First, Clarion West Write-A-Progress: (Sponsor me here!)

Total= 2968
June 22 – 609 words (novel)
June 21 – 942 words (novel)

Meanwhile, participants, M.K. Hobson has pledged a buck for your best sentence.

I have successfully grown, ripened and eaten three strawberries in my deck garden so far this summer. There will be more, potentially quite a few of them. Many, unfortunately, will be mutant berries like this fellow here:

photo.JPG

I attribute this to the insect warfare raging out on the deck. The garden’s just big enough to support a lively colony of ants, you see, and they are enthusiastic aphid farmers. Each spring when the tulips have come and gone they pack the strawberry stems with little black aphids, so that each stem looks like a miniature football team huddling under a green umbrella. I retaliate by kidnapping unsuspecting ladybugs from the neighborhood fennel plants, and dropping them at the base of the strawberries.

I didn’t think this had worked at all this year, but about two weeks ago I went out and found a ladybug laying eggs on my pansies, and a few days ago I dropped a ladybug in the berries only to realize that there was nothing there for her: all the little black huddled dots were the husks of aphids that had been sucked dry.

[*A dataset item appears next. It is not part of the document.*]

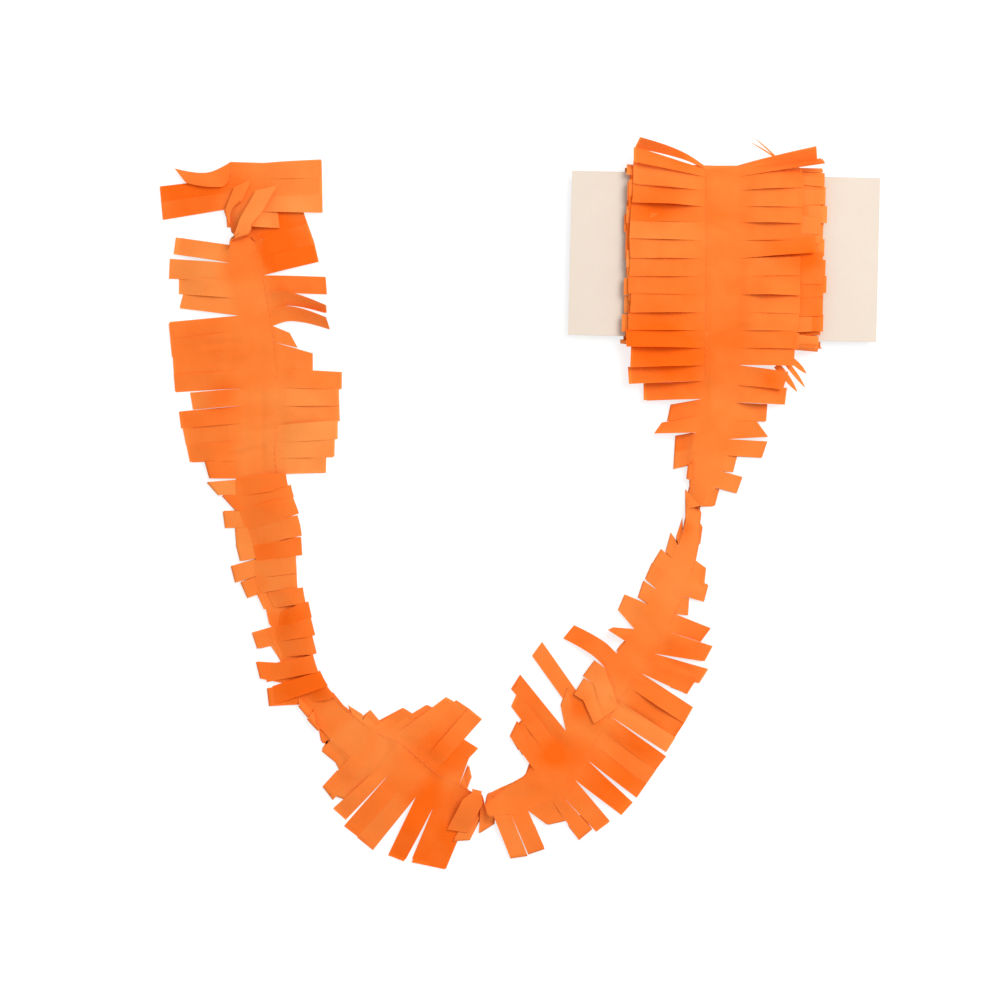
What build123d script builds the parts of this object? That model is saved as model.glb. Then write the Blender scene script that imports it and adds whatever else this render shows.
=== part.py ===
"""Tissue paper fringe garland: a fringed tissue strip wound on a card, with its first stretch drawn out.

The strip is slit from both edges up to an uncut middle band. Its last half turn lies on top of the
card, leaves it over the front long edge and runs out over the table in a U. +Z is up, X runs along
the card's long edge, and the origin is under the card's centre, on the table.
"""

import os
from math import cos, floor, pi, sin

from build123d import *

# Winding card
card_length = 184
card_width = 98
card_thickness = 1.5

# Tissue strip: its cut, and the thickness of its two plies with the air between them
strip_width = 102
uncut_band = 26
fringe_pitch = 10.2
slit_gap = 0.7
two_plies = 0.6
root_lap = 1.2
knee_reach_share = 0.45
knee_drop_share = 0.65
least_reach = 3
fold_rise = 4

# Turns on the card, in groups that stand out of each other at the strip's edges
turns_thickness = 5.5
turn_end_shares = [(-0.575, 0.58), (-0.56, 0.53)]
turn_slit_length = 34

# Seam thread, sewn through the band beside the roots of the inner fringe
thread_width = 0.5
thread_height = 0.3
seam_inset = 4.4

# The photograph, for the route of the loose length
pixel_size = 0.6
card_centre_pixel = (723.1, 257.5)
card_turn = 1.4

# Route of the loose length from the free end to the card. Each row: pixel of the band's middle,
# then the height of the band's middle as a share of the band's width, the half turns of its twist,
# how far the outer and inner fringe reach from the middle as shares of half the strip's width
# (below zero: folded back over the band), and the height where the tips rest, as the first share.
route_shares = [
    (248, 163, 0.06, 3.0, 0.85, 0.88, 0),
    (244, 190, 0.08, 3.0, 1.00, 0.93, 0),
    (240, 213, 0.30, 2.8, 0.80, 0.80, 0),
    (239, 240, 0.54, 2.4, 0.40, 0.80, 0),
    (246, 265, 0.25, 2.1, 0.90, 0.90, 0),
    (252, 300, 0.08, 2.0, 0.86, 0.92, 0),
    (258, 335, 0.08, 2.0, 1.02, 0.75, 0),
    (262, 375, 0.08, 2.0, 1.02, 0.93, 0),
    (262, 415, 0.08, 2.0, 0.95, 0.91, 0),
    (257, 455, 0.08, 2.0, 0.78, 0.88, 0),
    (266, 492, 0.10, 2.0, 0.62, -0.25, 0),
    (279, 530, 0.10, 2.0, 0.67, -0.40, 0),
    (281, 565, 0.10, 2.0, 0.58, -0.30, 0),
    (283, 595, 0.10, 2.0, 0.50, -0.20, 0),
    (294, 640, 0.10, 2.0, 0.50, -0.20, 0),
    (307, 680, 0.12, 2.0, 0.50, -0.20, 0),
    (325, 706, 0.35, 2.0, 0.30, 0.30, 0),
    (345, 728, 0.30, 2.0, 0.42, 0.30, 0),
    (368, 745, 0.14, 2.0, 0.75, 0.60, 0),
    (394, 757, 0.10, 2.0, 0.95, 0.95, 0),
    (412, 772, 0.10, 2.0, 1.00, 0.98, 0),
    (432, 788, 0.14, 2.0, 0.95, 0.85, 0),
    (456, 799, 0.35, 1.8, 0.85, 0.50, 0),
    (485, 803, 0.54, 1.5, 0.42, 0.12, 0),
    (512, 798, 0.45, 1.3, 0.70, 0.18, 0),
    (538, 788, 0.22, 1.1, 0.68, 0.30, 0),
    (557, 775, 0.14, 1.0, 0.80, 0.75, 0),
    (571, 757, 0.10, 1.0, 0.90, 0.85, 0),
    (584, 730, 0.10, 1.0, 0.99, 0.96, 0),
    (608, 690, 0.10, 1.0, 0.98, 0.96, 0),
    (635, 655, 0.12, 1.0, 0.88, 0.84, 0),
    (652, 628, 0.16, 0.9, 0.72, 0.48, 0),
    (665, 600, 0.28, 0.8, 0.50, 0.50, 0),
    (677, 570, 0.44, 0.7, 0.36, 0.38, 0),
    (687, 540, 0.54, 0.6, 0.20, 0.24, 0),
    (693, 507, 0.56, 0.5, 0.14, 0.14, 0),
    (700, 482, 0.52, 0.4, 0.48, 0.24, 0),
    (708, 455, 0.38, 0.2, 0.64, 0.48, 0),
    (714, 425, 0.24, 0.1, 0.72, 0.66, 0),
    (717, 398, 0.22, 0.0, 0.82, 0.88, 0),
    (720, 375, 0.36, 0.0, 0.86, 1.00, 0.1),
]
# From the roll's front edge to its back the band is straight and flat, and its fringe is full.
roll_reach_shares = (0.92, 1.06)

os.makedirs("parts", exist_ok=True)

roll_top = card_thickness + 2 * turns_thickness
half_strip = strip_width / 2
half_band = uncut_band / 2
half_plies = two_plies / 2
up = Vector(0, 0, 1)

# Winding card: a plain board, held half way up the roll
with BuildPart() as winding_card:
    with BuildSketch(Plane.XY.offset(turns_thickness)):
        Rectangle(card_length, card_width)
    extrude(amount=card_thickness)

winding_card.part.label = "winding_card"
export_step(winding_card.part, "parts/winding_card.step")

# Wound turns: groups of turns round the card, the fringe slit through each group from both edges
turn_step = turns_thickness / len(turn_end_shares)
slit_count = floor(card_width / fringe_pitch)
with BuildPart() as wound_turns:
    for group, end_shares in enumerate(turn_end_shares):
        near_end, far_end = (share * strip_width for share in end_shares)
        grown = 2 * turn_step * (group + 1)
        with BuildSketch(Plane.YZ.offset(near_end)):
            with Locations((0, roll_top / 2)):
                SlotOverall(card_width + grown, card_thickness + grown)
        extrude(amount=far_end - near_end)
    with BuildSketch(Plane.YZ.offset(-strip_width)):
        with Locations((0, roll_top / 2)):
            Rectangle(card_width, card_thickness)
    extrude(amount=2 * strip_width, mode=Mode.SUBTRACT)
    with BuildSketch(Plane.XY, Plane.XY.offset(roll_top - turns_thickness)):
        for end_share in turn_end_shares[0]:
            end = end_share * strip_width
            inward = -turn_slit_length / 2 if end > 0 else turn_slit_length / 2
            with Locations((end + inward, 0)):
                with GridLocations(0, fringe_pitch, 1, slit_count):
                    Rectangle(turn_slit_length, slit_gap)
    extrude(amount=turns_thickness, mode=Mode.SUBTRACT)

wound_turns.part.label = "wound_turns"
export_step(wound_turns.part, "parts/wound_turns.step")


def on_table(pixel_x, pixel_y):
    """The point of the table under a pixel of the photograph, in the card's frame."""
    across = (pixel_x - card_centre_pixel[0]) * pixel_size
    along = (card_centre_pixel[1] - pixel_y) * pixel_size
    return Vector(across, along, 0).rotate(Axis.Z, card_turn)


# Centre line of the band: the route on the table, over the roll's front edge, straight to its back
route_rows = []
for pixel_x, pixel_y, lift, turns, outer, inner, rest in route_shares:
    point = on_table(pixel_x, pixel_y) + up * (lift * uncut_band + half_plies)
    route_rows.append((point, turns, outer, inner, rest * uncut_band))
flat_end = (card_width - card_thickness) / 2
for roll_y in (-flat_end - roll_top / 2, -flat_end, flat_end):
    point = Vector(0, roll_y, roll_top + half_plies)
    route_rows.append((point, 0, *roll_reach_shares, roll_top))

with BuildLine() as centre_line:
    Spline(*[row[0] for row in route_rows[:-1]])
    Line(route_rows[-2][0], route_rows[-1][0])
centre_wire = centre_line.wire()
row_places = [centre_wire.param_at_point(row[0]) for row in route_rows]
slice_count = floor(centre_wire.length / fringe_pitch)


def lie_at(place):
    """Half turns, outer reach, inner reach and tip height at a place along the centre line."""
    row = max(n for n, row_place in enumerate(row_places[:-1]) if n == 0 or row_place <= place)
    share = (place - row_places[row]) / (row_places[row + 1] - row_places[row])
    values = zip(route_rows[row][1:], route_rows[row + 1][1:])
    return [before + (after - before) * share for before, after in values]


def band_plane(place):
    """The plane across the band at a place, its X over the band towards the band's first edge."""
    forward = centre_wire.tangent_at(place)
    outward = forward.cross(up).normalized()
    turn = lie_at(place)[0] * pi
    over_band = outward * cos(turn) + outward.cross(forward) * sin(turn)
    return Plane(origin=centre_wire.position_at(place), x_dir=over_band, z_dir=forward)


def ribbon_on_band(middle, width, height):
    """A solid ribbon along the whole band: a section at every slit, joined by flat creased faces."""
    half_size = Vector(width / 2, height / 2)
    corners = []
    for side_x, side_y in ((-1, -1), (1, -1), (1, 1), (-1, 1)):
        corners.append(Vector(middle[0] + side_x * half_size.X, middle[1] + side_y * half_size.Y))
    sections = []
    for slit in range(slice_count + 1):
        plane = band_plane(slit / slice_count)
        sections.append([plane.from_local_coords(corner) for corner in corners])
    polygons = [sections[0][::-1], sections[-1]]
    for here, there in zip(sections, sections[1:]):
        for low, high in ((0, 1), (1, 2), (3, 2), (0, 3)):
            triangles = [[here[low], here[high], there[high]], [here[low], there[high], there[low]]]
            if (low, high) in ((3, 2), (0, 3)):
                triangles = [triangle[::-1] for triangle in triangles]
            polygons += triangles
    return Solid(Shell([Face(Wire.make_polygon(polygon, close=True)) for polygon in polygons]))


def fringe_knees(lap, root, reach, tip_height):
    """The knees of a fringe strip in its own upright plane, from its lap in the band to its tip."""
    if reach < 0:
        fold_edge = root + Vector(fold_rise / 2, fold_rise / 2)
        fold_top = root + Vector(0, fold_rise)
        return [lap, fold_edge, fold_top, fold_top + Vector(reach, -two_plies)]
    knee = root + Vector(reach * knee_reach_share, (tip_height - root.Y) * knee_drop_share)
    return [lap, knee, Vector(reach, tip_height)]


def ply_outline(knees):
    """The closed outline of a ply along its knees, with mitred bends."""
    above, below = [], []
    for knee, before, after in zip(knees, knees[:1] + knees, knees[1:] + knees[-1:]):
        legs = [leg.normalized() for leg in (knee - before, after - knee) if leg.length > 0]
        along = sum(legs, Vector(0, 0)).normalized()
        square = Vector(-along.Y, along.X)
        mitre = half_plies / along.dot(legs[0])
        above.append(knee + square * mitre)
        below.append(knee - square * mitre)
    return above + below[::-1]


# Seam thread: it lies on the band all along, on the side that faces up over the roll
seam_middle = (seam_inset - half_band, -(two_plies + thread_height) / 2)
with BuildPart() as seam_thread:
    add(ribbon_on_band(seam_middle, thread_width, thread_height))

seam_thread.part.label = "seam_thread"
export_step(seam_thread.part, "parts/seam_thread.step")

# Loose length: the band, and on both its edges a fringe strip between each two slits. It gives way to
# the thread where a crease of the band or a fringe strip bulges into it.
with BuildPart() as loose_length:
    add(ribbon_on_band((0, 0), uncut_band, two_plies))
    for strip in range(slice_count):
        place = (strip + 0.5) / slice_count
        plane = band_plane(place)
        turns, outer, inner, rest_height = lie_at(place)
        tip_height = rest_height + half_plies + (strip % 2) * two_plies
        outward = plane.z_dir.cross(up).normalized()
        for edge in (-1, 1):
            side = edge if plane.x_dir.dot(outward) > 0 else -edge
            towards = outward * side
            root_point = plane.origin + plane.x_dir * edge * half_band
            lap_point = root_point - plane.x_dir * edge * root_lap
            reach = (outer if side > 0 else inner) * half_strip
            if reach > 0:
                reach = max(reach - (root_point - plane.origin).dot(towards), least_reach)
            lap = Vector((lap_point - root_point).dot(towards), lap_point.Z)
            knees = fringe_knees(lap, Vector(0, root_point.Z), reach, tip_height)
            strip_origin = (root_point.X, root_point.Y, 0)
            with BuildSketch(Plane(strip_origin, x_dir=towards, z_dir=towards.cross(up))):
                with BuildLine():
                    Polyline(*ply_outline(knees), close=True)
                make_face()
    extrude(amount=(fringe_pitch - slit_gap) / 2, both=True)
    add(seam_thread.part, mode=Mode.SUBTRACT)

loose_length.part.label = "loose_length"
export_step(loose_length.part, "parts/loose_length.step")
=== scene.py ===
"""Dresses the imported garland: two-ply tissue, stitches, board grain, table, light and camera."""

from math import pi, radians

import bpy
import numpy as np
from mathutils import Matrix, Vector


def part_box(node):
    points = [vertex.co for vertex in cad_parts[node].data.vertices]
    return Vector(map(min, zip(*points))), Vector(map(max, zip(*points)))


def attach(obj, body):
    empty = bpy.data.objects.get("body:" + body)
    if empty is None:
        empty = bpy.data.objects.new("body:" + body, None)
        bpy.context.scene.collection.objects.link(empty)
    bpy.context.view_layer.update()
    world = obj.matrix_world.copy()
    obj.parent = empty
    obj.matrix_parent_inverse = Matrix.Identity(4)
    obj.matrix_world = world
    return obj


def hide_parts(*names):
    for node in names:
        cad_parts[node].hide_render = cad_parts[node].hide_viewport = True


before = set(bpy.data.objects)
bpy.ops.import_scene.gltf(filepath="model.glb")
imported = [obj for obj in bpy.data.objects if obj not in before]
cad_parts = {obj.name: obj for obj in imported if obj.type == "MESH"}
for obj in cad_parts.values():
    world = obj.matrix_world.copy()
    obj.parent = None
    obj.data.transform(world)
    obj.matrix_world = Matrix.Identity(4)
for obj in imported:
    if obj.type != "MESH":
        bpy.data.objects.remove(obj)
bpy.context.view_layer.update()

# Real sizes, in metres
strip_width = 0.102
band_width = 0.0195
fringe_length = (strip_width - band_width) / 2
slit_pitch = 0.01025
ply_gap = 0.00035
stitch_length = 0.0032
stitch_gap = 0.0009
thread_radius = 0.00013
seam_from_middle = 0.0092
seam_start = 0.002

# The photograph: its scale on the table, the card's centre pixel, and how far the card is turned
pixel = 0.0006
picture_middle = 500
card_centre_pixel = (723.1, 257.5)
card_turn = radians(1.4)

# Grid of the paper: spans of the band between two slits and across it, and along a fringe strip
spans_per_slit = 8
spans_across_band = 14
spans_along_strip = 24
steps_on_route = 16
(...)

So the berries took a hit, but I’ll still get some deliciousness out of it, not to mention the entertainment value derived from the carnage.

photo.JPG

Revising and Marketing Short Fiction

Once you have critiques in hand from a workshop, how do you take your first-draft story and turn it into a marketable commodity? Which criticisms do you take to heart, and how do you decide which to set aside?

At every stage of the writing process, your instincts must work hand-in-hand with hard-won skills. The good news is that as you write, workshop, and revise stories, these instincts and skills will naturally improve. Practice really does make perfect! The more you read and critique the work of others while simultaneously exposing your own fiction to critique, the better you will become at polishing your work.

A reasonable plan for starting on post-workshop revision might go like this:

  1. Reread all of the critiques. Start by noting any story flaws mentioned by more than one reader–if a specific complaint arises several times, it is most likely a serious problem. Put these critiques at the top of a list of revision priorities, and spend some time thinking–without actually altering your manuscript–about how you might want to change your story to address them.
  2. Look for comments made by one or at most two readers. Figure out which you agree with and add them to your checklist. Again, take a little time once this second list is made to simply think about what you might do to answer these critiques.
  3. Third, look for areas where your readers disagreed. If half of a workshop really likes a story element while the rest hate it passionately, you are stuck making a judgment call. By this stage, however, you’ve already given some thought to the key changes you’re planning to make to your story. Those plans should help you figure out what to do about more controversial story elements.
  4. Look at line edits and minor quibbles. You can add these to the revision list or just keep them in mind.

At the end of this process, you should end up with a list of things you are going to do to the story… one that doesn’t include the criticisms you have decided to set aside.

Set that list out of sight and start revising the story. Don’t look at it again until you feel as though your draft is coming together. Then compare the work you’ve done with the list you’ve made. See which problems you haven’t addressed yet, decide whether they are still valid, and keep at it until you have–in one way or another–dealt with every item.

At this stage you should have a nearly marketable manuscript, and it is very worthwhile to do one or two more passes through the story at this stage specifically to polish your prose. (More on prose here!)

  • Look at all the dialogue and see if it flows well. Make sure characters aren’t borrowing each others’ accents or verbal idiosyncracies, that it is obvious who is speaking in every line, and that the scene’s mini-conflicts are obvious within the dialogue.
  • It’s tedious, but go through and look at all your verbs. Are they pulling their weight, or would a more vivid word choice be better?
  • See how many adverbs you can trim.
  • If the story feels wordy or long in any way, one excellent exercise is to try and cut one word or phrase from every paragraph. Doing this twice in a row can give you a nice lean prose style.
  • Use the Seem, Some, Sigh page in your Writer’s Roadmap to search for any words you may have overused.
  • Go through making note of scene breaks and important transitions. Read through those breaks and see if they can be smoothed.
  • Most importantly, print off and read the whole story aloud, marking any awkward-sounding passages with a pencil. A story should be clear and comprehensible, but if its prose can also sound beautiful to the ear, you have a winner on your hands.

Marketing

With almost all of my classes, the final assignment is to create a marketing plan for your piece–to identify a number markets that might be interested in publishing your fiction… and figuring out which of those markets to try first, second, third, etc.

Before sending out your manuscript, have a look at Vonda McIntyre’s manuscript preparation notes. Follow them scrupulously unless the specific market guidelines are different… in which case, do everything the editors ask.

Questions to ask when seeking markets for your story:

What is your chief goal in marketing the story? Are you chasing your first sale? Do you want a market that will qualify you for membership in the Science Fiction and Fantasy Writers of America? Is the pay rate a higher consideration than the relative prestige of the market? Are you willing to wait on a good market with a slow response time, or is a fast acceptance or rejection important to you?

If you have read this magazine or this editor’s anthologies before: Is your work like the fiction that appears in this market? Does the editor publish writers whose work is similar to yours?

Is the market appropriate? Does the market accept the genre of story you have written? Does it have a minimum or maximum word length? Is it on any “dead market” lists?